Silence is an invariable characteristic. and once students begin to practice, this silence envelopes the group. This silence follows the student therapist at first and becomes a ‘mark’ of what it is she is doing.

The silence is a mark of an act of quietude enveloping the therapist and it it is obvious that what it is reflecting is an inner state of tranquility. People comment that they feel a sense of peace; they feel an inner stillness, and a sense of a hushed timelessness. Time is not even relevant. Things happen faster than you think they do. . . or slower, it doesn’t really matter. And as one immerses oneself in the practice you become aware of a whole other dimension that you somehow are slipping into.

This characteristic is so reliable - it happens so frequently - that about five years ago I began to realize that some kind of intrinsic factor was somehow built in there and so embedded in the Therapeutic Touch that we don’t take notice of it. It’s not until it’s brought to our attention that we even realize we are engrossed in this kind of manner. But the idea of the silence intrigued me and I began to look at - actually to set aside time in my meditation - specifically look at what was happening. Over time I have begun to realize that indeed silence is an inexplicable descriptive of several processes that are on-going during the practice of Therapeutic Touch. It merits considerable study beyond what I have been doing.

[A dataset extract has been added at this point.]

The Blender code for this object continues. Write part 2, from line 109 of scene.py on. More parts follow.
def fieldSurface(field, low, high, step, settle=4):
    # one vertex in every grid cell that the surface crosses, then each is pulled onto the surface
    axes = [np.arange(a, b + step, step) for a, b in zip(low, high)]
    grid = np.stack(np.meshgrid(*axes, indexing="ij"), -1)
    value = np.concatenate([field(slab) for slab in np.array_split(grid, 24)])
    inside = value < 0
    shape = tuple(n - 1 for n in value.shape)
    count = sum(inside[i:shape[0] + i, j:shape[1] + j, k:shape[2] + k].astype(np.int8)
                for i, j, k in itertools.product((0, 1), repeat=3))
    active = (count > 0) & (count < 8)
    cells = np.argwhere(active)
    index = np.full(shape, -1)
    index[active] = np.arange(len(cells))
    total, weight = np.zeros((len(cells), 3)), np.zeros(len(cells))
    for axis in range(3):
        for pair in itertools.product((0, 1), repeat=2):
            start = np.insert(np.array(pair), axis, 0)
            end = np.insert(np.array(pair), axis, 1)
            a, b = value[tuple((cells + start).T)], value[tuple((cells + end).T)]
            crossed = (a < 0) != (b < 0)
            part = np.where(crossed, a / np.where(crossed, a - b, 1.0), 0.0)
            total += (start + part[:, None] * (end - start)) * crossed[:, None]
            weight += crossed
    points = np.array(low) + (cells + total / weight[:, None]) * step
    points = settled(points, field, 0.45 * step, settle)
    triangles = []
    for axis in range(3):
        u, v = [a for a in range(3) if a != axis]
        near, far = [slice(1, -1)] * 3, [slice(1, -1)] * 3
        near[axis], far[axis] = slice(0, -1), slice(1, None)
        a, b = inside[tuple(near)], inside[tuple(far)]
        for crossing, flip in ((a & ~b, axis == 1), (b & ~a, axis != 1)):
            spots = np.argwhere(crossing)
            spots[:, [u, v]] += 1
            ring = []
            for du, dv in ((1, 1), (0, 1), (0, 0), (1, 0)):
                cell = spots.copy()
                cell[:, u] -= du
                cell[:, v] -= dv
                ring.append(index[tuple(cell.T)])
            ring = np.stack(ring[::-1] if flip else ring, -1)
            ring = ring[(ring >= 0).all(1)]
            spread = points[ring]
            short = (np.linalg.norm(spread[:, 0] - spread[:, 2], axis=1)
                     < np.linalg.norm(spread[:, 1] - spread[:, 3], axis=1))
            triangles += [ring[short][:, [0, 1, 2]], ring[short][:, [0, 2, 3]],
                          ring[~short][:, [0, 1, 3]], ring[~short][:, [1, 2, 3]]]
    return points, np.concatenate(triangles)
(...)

And today I want to intrigue you ! It’s so subtle that it seems to escape the usual ways in which we come up with answers; there’s no high tech - no machine we can turn on - that says, "Aha! I’m now going to observe that particular thing! It’s actually to look for something in another dimension; it challenges your curiosity - a compelling appeal as a subject for in-depth source.

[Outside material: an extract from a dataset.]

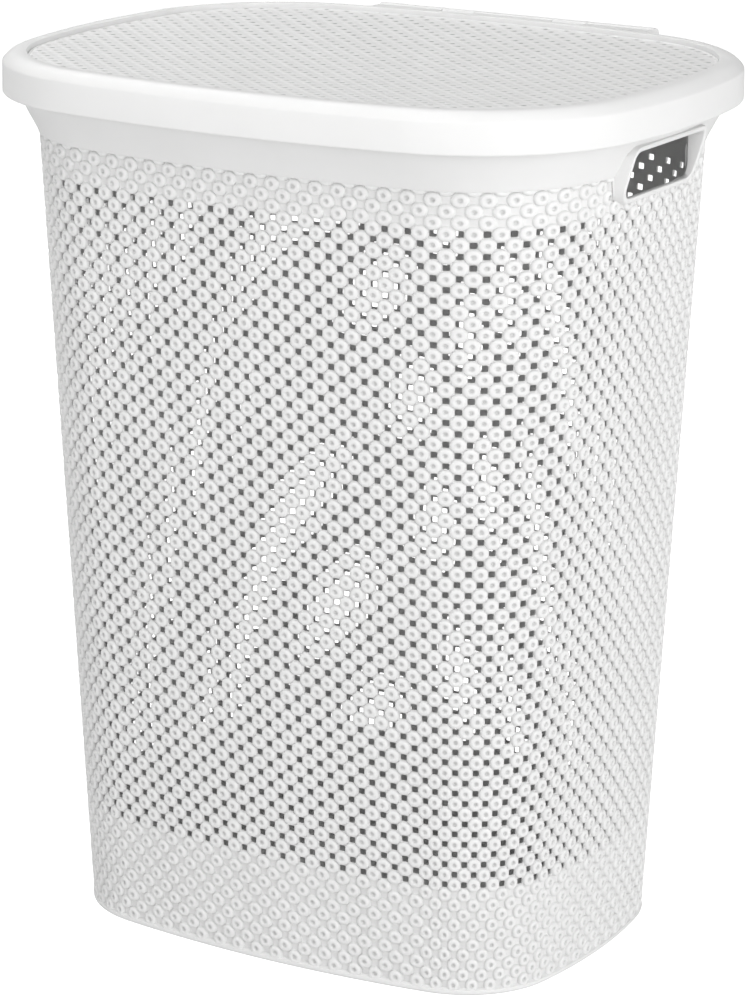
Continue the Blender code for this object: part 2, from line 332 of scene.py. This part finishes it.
def star_outline():
    """The web between four rings, anticlockwise from its low left corner, along the rings' own edges."""
    points = []
    for side in range(4):
        centre = polar(1.0, 90 * side - 90)
        for step in range(SIDE_SECTORS):
            points.append(polar(RING_RADIUS, 135 + 90 * side - 90 * step / SIDE_SECTORS, centre))
    return points


def hole_outline():
    """A square with slightly eased corners, in step with the star outline."""
    points = []
    for side in range(4):
        points.append(turned((-HOLE_CORNER_HALF, -HOLE_CORNER_HALF), side))
        for step in range(1, SIDE_SECTORS):
            points.append(turned((HOLE_HALF * (2 * step / SIDE_SECTORS - 1), -HOLE_HALF), side))
    return points


def closed_tile(web, back):
    """The cell between rings where there is no hole: a flat web."""
    points = [(*point, web) for point in star_outline()]
    corner = len(points)
    points += cell_corners(back)
    faces = [tuple(range(RING_SECTORS)), (corner, corner + 3, corner + 2, corner + 1)]
    return points, faces, side_faces(0, corner)


def open_tile(web, back):
    """The cell between rings with a square hole through the web."""
    sectors = RING_SECTORS
    points = [(*point, web) for point in star_outline()]
    points += [(*point, web) for point in hole_outline()]
    points += [(*point, back) for point in hole_outline()]
    corner = len(points)
    points += cell_corners(back)
    faces = []
    for i in range(sectors):
        j = (i + 1) % sectors
        faces.append((i, j, sectors + j, sectors + i))
        faces.append((sectors + i, sectors + j, 2 * sectors + j, 2 * sectors + i))
    for side in range(4):
        steps = range(side * SIDE_SECTORS, (side + 1) * SIDE_SECTORS + 1)
        edge = [2 * sectors + step % sectors for step in steps]
        faces.append((corner + side, *edge, corner + (side + 1) % 4))
    return points, faces, side_faces(0, corner)


def lattice_arrays(cells, tile_of, tiles):
    """(cell coordinates, faces) of the named tiles at (column, row) cells, welded. Rows count downwards."""
    kept = set(cells)
    groups = {}
    for cell in cells:
        groups.setdefault(tile_of(cell), []).append(cell)
    coordinates = []
    faces = []
    base = 0
    for name, members in sorted(groups.items()):
        points, tile_faces, sides = tiles[name]
        points = np.array(points)
        places = np.array(members, float)
        placed = np.repeat(points[None], len(members), axis=0)
        placed[:, :, 0] += places[:, None, 0]
        placed[:, :, 1] = places[:, None, 1] - placed[:, :, 1]
        coordinates.append(placed.reshape(-1, 3))
        for number, (column, row) in enumerate(members):
            first = base + number * len(points)
            faces += [tuple(first + i for i in face) for face in tile_faces]
            for side, (step, drop) in enumerate(SIDE_STEPS):
                if (column + step, row + drop) not in kept:
                    faces.append(tuple(first + i for i in sides[side]))
        base += len(members) * len(points)
    coordinates = np.concatenate(coordinates)
    keys = np.round(coordinates * (1e4, 1e4, 1e6)).astype(np.int64)
    _, index, inverse = np.unique(keys, axis=0, return_index=True, return_inverse=True)
    inverse = inverse.reshape(-1).tolist()
    return coordinates[index], [tuple(inverse[i] for i in face) for face in faces]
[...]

So far, the study of silence has not reached the depth that I would like it to be; however it is that absorbing and thought-provoking that I thought I would like to discuss it with you, with the hope of interesting you - of intriguing you - to initiate your own study on the "mystery of silence".

Part of the problem is hinted at by the Dalai Llama who wrote ". . . touch is sharing deep silence together, as words can hope to but never quite express". Even if we were to attempt a qualitative study at this time, the necessary depths of silence would not be available to research as we know it right now. Perhaps however one could study chapters that are one step, one degree removed from silence itself . A prime choice would be a distinguishing attitudinal stance of the therapists - almost frozen for a moment in space as they are attending to this deep listening.

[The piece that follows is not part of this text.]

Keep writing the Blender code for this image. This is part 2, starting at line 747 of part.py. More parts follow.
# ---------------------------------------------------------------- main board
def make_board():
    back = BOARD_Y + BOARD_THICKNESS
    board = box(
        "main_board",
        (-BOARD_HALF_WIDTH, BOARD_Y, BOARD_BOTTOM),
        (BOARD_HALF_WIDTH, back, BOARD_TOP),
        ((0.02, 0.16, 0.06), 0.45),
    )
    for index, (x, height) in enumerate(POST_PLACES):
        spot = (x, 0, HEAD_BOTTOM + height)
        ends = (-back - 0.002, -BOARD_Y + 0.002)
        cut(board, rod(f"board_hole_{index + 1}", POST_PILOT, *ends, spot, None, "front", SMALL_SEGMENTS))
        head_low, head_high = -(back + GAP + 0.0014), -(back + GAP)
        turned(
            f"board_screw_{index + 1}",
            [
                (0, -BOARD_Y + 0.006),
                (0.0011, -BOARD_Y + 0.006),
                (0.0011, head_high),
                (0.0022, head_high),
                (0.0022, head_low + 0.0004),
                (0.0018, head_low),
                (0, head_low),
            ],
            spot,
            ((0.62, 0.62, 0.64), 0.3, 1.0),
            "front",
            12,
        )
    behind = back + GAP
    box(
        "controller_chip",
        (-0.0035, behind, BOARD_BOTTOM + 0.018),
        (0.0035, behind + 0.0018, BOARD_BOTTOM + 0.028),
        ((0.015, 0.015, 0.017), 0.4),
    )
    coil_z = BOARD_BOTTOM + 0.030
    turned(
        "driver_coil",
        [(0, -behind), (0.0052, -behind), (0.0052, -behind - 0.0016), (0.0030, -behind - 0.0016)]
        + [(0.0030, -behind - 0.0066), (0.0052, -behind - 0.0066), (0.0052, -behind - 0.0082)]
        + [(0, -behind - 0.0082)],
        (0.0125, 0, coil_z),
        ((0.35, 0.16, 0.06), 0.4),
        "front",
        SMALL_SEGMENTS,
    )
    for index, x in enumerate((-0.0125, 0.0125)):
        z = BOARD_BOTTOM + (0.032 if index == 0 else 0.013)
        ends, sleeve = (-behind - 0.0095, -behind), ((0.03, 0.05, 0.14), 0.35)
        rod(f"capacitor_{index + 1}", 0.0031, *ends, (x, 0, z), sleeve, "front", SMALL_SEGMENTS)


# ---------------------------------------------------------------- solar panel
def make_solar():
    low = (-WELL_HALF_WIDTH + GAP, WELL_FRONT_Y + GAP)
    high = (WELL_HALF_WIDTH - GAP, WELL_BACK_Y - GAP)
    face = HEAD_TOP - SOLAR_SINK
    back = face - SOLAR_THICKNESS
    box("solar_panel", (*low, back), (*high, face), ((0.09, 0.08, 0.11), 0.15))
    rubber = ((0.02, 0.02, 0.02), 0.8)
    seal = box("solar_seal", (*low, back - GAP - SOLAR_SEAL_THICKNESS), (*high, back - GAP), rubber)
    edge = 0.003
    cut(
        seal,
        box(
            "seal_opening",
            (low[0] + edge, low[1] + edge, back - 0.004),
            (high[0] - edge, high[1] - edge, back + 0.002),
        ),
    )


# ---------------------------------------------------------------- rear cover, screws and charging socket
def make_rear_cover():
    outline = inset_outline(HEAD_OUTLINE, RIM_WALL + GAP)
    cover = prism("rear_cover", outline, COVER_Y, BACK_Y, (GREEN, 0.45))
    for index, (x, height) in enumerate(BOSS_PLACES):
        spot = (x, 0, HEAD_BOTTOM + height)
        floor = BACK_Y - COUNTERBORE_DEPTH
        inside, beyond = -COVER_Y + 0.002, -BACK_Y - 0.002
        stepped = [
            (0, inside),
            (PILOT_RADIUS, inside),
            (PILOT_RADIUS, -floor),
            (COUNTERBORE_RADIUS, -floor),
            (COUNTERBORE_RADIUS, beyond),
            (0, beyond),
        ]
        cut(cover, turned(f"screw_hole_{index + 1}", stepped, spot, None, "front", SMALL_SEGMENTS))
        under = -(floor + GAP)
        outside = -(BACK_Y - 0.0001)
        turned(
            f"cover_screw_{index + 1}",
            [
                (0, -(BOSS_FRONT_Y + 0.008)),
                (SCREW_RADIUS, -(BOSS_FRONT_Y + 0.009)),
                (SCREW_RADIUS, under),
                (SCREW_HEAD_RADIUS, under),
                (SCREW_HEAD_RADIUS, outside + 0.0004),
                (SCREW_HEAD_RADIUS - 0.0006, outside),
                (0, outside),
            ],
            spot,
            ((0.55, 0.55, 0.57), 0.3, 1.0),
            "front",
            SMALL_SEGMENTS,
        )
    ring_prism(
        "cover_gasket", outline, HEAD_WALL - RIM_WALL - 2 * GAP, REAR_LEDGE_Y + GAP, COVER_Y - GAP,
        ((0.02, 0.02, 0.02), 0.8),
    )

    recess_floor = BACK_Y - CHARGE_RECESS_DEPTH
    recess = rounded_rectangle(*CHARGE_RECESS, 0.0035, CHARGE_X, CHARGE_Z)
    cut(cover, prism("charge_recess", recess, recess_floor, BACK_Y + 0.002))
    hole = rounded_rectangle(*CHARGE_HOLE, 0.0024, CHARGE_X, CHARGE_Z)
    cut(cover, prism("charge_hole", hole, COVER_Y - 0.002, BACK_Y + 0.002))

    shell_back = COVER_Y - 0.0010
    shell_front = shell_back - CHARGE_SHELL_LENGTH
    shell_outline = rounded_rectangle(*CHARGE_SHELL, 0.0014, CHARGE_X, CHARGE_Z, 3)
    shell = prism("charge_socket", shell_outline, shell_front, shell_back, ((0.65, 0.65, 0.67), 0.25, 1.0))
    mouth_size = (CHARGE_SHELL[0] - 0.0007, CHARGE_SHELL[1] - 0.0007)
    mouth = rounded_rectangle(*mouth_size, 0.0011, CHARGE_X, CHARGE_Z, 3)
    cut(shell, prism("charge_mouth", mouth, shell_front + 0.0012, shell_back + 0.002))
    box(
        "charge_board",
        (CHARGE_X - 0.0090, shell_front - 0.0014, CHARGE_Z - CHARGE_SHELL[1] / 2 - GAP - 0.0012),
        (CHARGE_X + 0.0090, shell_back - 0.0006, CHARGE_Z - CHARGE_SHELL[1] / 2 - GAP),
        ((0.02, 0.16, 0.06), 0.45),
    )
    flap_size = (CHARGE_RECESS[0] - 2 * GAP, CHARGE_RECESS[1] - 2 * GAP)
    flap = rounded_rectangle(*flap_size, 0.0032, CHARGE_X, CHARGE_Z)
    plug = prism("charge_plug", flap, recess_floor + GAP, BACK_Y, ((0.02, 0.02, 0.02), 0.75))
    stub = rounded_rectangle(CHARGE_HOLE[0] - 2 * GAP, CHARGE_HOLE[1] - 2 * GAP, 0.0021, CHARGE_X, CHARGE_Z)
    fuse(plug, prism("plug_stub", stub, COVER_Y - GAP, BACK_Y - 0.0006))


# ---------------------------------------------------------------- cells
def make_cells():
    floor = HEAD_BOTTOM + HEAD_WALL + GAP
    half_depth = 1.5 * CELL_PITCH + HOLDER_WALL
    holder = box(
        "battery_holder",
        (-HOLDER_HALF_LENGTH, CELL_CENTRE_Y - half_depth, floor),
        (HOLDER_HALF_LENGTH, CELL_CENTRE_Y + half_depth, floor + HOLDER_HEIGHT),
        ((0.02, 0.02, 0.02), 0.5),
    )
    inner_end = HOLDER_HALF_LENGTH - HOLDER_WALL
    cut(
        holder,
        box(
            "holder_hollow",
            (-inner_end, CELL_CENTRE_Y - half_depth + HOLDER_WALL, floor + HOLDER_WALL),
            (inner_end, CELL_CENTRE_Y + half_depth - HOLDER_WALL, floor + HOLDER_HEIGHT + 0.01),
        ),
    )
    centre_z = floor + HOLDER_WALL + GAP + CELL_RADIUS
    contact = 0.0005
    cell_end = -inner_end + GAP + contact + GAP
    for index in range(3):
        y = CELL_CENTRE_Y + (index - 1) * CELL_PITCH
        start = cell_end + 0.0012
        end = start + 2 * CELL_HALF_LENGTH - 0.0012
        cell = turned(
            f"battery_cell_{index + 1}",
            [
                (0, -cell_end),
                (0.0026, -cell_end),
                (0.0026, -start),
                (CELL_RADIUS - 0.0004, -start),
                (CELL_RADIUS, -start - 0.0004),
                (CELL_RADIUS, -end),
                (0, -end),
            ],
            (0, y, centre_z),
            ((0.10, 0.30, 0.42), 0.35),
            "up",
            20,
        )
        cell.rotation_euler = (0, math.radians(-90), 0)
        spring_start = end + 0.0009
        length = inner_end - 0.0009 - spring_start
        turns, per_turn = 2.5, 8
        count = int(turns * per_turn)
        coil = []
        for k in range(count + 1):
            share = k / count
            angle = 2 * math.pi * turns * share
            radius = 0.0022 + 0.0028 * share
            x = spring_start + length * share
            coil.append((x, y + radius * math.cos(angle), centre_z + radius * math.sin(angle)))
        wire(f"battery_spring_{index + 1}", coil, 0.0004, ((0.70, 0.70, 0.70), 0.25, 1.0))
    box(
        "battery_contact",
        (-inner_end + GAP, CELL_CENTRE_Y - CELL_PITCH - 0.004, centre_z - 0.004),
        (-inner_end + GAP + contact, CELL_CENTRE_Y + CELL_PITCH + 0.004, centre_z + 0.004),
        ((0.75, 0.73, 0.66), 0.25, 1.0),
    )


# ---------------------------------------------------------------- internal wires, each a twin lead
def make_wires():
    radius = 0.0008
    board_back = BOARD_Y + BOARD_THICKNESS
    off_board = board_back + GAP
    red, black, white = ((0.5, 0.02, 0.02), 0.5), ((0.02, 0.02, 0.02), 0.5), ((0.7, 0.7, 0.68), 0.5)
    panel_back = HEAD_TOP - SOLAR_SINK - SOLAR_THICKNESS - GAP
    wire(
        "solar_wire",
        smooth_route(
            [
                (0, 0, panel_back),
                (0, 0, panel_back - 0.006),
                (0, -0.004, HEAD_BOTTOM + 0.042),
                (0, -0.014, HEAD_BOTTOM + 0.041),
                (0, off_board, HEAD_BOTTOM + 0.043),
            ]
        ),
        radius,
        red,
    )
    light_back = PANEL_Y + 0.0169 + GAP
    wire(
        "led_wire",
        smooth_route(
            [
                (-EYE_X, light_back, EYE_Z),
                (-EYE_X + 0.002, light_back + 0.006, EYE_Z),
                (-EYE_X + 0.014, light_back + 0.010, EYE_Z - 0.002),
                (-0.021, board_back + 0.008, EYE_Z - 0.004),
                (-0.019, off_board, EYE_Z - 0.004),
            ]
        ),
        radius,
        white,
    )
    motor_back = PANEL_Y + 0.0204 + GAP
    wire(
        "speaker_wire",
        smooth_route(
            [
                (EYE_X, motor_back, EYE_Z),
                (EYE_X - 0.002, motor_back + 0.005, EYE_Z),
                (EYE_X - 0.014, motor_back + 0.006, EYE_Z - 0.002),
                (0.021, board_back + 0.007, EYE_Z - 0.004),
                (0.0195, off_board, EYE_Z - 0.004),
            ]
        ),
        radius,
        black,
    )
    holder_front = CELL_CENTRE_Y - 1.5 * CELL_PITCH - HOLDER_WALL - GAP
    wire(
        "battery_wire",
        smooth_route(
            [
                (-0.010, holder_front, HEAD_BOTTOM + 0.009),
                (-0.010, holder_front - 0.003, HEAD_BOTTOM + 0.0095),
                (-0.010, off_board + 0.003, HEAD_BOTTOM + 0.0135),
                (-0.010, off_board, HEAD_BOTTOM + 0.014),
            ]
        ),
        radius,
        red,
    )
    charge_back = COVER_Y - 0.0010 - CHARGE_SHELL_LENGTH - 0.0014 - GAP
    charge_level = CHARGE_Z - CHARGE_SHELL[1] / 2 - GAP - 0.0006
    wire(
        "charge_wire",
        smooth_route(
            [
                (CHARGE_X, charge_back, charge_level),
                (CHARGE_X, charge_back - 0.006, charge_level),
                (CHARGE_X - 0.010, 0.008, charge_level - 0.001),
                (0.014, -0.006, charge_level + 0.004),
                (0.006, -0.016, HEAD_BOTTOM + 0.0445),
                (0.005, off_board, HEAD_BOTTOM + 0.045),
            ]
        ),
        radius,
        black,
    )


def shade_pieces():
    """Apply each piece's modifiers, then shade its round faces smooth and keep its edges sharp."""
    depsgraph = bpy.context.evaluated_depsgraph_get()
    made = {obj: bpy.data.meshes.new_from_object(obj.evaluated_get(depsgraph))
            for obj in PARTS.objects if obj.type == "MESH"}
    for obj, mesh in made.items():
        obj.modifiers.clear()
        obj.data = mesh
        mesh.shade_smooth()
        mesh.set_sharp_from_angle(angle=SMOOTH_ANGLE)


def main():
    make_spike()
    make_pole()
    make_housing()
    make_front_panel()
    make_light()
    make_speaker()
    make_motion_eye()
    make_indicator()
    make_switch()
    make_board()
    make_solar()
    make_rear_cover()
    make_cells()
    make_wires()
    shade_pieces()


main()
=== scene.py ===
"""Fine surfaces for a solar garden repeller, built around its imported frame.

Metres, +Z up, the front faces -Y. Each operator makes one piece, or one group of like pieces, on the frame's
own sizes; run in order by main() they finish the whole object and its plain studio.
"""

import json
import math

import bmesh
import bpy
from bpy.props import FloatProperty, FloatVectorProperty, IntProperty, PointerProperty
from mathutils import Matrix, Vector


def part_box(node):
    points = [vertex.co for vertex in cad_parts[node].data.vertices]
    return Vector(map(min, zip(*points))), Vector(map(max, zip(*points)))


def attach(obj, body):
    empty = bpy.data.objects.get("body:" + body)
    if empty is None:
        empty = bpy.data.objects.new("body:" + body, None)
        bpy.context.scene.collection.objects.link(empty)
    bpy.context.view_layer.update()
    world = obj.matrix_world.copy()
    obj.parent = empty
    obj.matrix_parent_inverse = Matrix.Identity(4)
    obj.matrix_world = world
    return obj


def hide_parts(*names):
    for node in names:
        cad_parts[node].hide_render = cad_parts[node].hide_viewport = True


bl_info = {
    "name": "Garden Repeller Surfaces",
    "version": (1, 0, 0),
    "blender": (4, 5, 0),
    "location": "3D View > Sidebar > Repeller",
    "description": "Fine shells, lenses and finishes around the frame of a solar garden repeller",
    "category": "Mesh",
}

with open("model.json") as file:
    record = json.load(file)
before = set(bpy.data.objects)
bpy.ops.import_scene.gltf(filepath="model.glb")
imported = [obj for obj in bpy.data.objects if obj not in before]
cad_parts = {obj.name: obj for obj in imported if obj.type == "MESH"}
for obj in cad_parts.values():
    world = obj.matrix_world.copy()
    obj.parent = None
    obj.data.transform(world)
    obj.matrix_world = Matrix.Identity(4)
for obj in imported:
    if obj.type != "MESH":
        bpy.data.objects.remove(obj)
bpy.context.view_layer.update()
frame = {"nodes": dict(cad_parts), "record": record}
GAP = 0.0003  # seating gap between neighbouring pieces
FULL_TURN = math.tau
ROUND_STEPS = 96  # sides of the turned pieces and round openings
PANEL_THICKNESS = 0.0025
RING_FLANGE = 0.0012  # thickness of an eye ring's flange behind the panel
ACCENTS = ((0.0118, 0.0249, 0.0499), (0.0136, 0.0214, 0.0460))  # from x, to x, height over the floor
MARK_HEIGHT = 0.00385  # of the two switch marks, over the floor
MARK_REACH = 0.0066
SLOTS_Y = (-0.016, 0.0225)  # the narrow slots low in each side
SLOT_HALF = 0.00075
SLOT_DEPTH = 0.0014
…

This deep listening usually occurs during the assessment, as you are trying to pick up the cues of the vital energy of the patient. In observing this singular component of Therapeutic Touch during innumerable workshops in the past 30 years, it has often occurred to me that what the Therapeutic Touch therapist is portraying is something that in Sanskrit is called an asana . This is a posture of deep interior experience; you do it for instance when you sit to meditate in the lotus (cross legged) position. Physiological parlance of this deep absorption with your practicing of Therapeutic Touch experience would be consistent, I believe, with those related to studies on focussed attention - that is on attention as the central component of human consciousness. It might give us a beginning insight into the arcane facets of silence, so naturally a part of the Therapeutic Touch process.

It intrigues me to search the unknown reaches of silence in the depths of human consciousness, for I know that in silence during the moving meditation that accompanies Therapeutic Touch interaction . . . I move into the recesses of my own chakras, and I begin to use them to search out the healee’s vital energy field for various indications of imbalance and congestion, and the various kinds of metaphors that we use. How I did this - named by others the Deep Dee - the phases of the Deep Dee, I begin by doing sustained centering; that is I centre my consciousness before I begin to do Therapeutic Touch and I maintain that state throughout the entirety of Therapeutic Touch.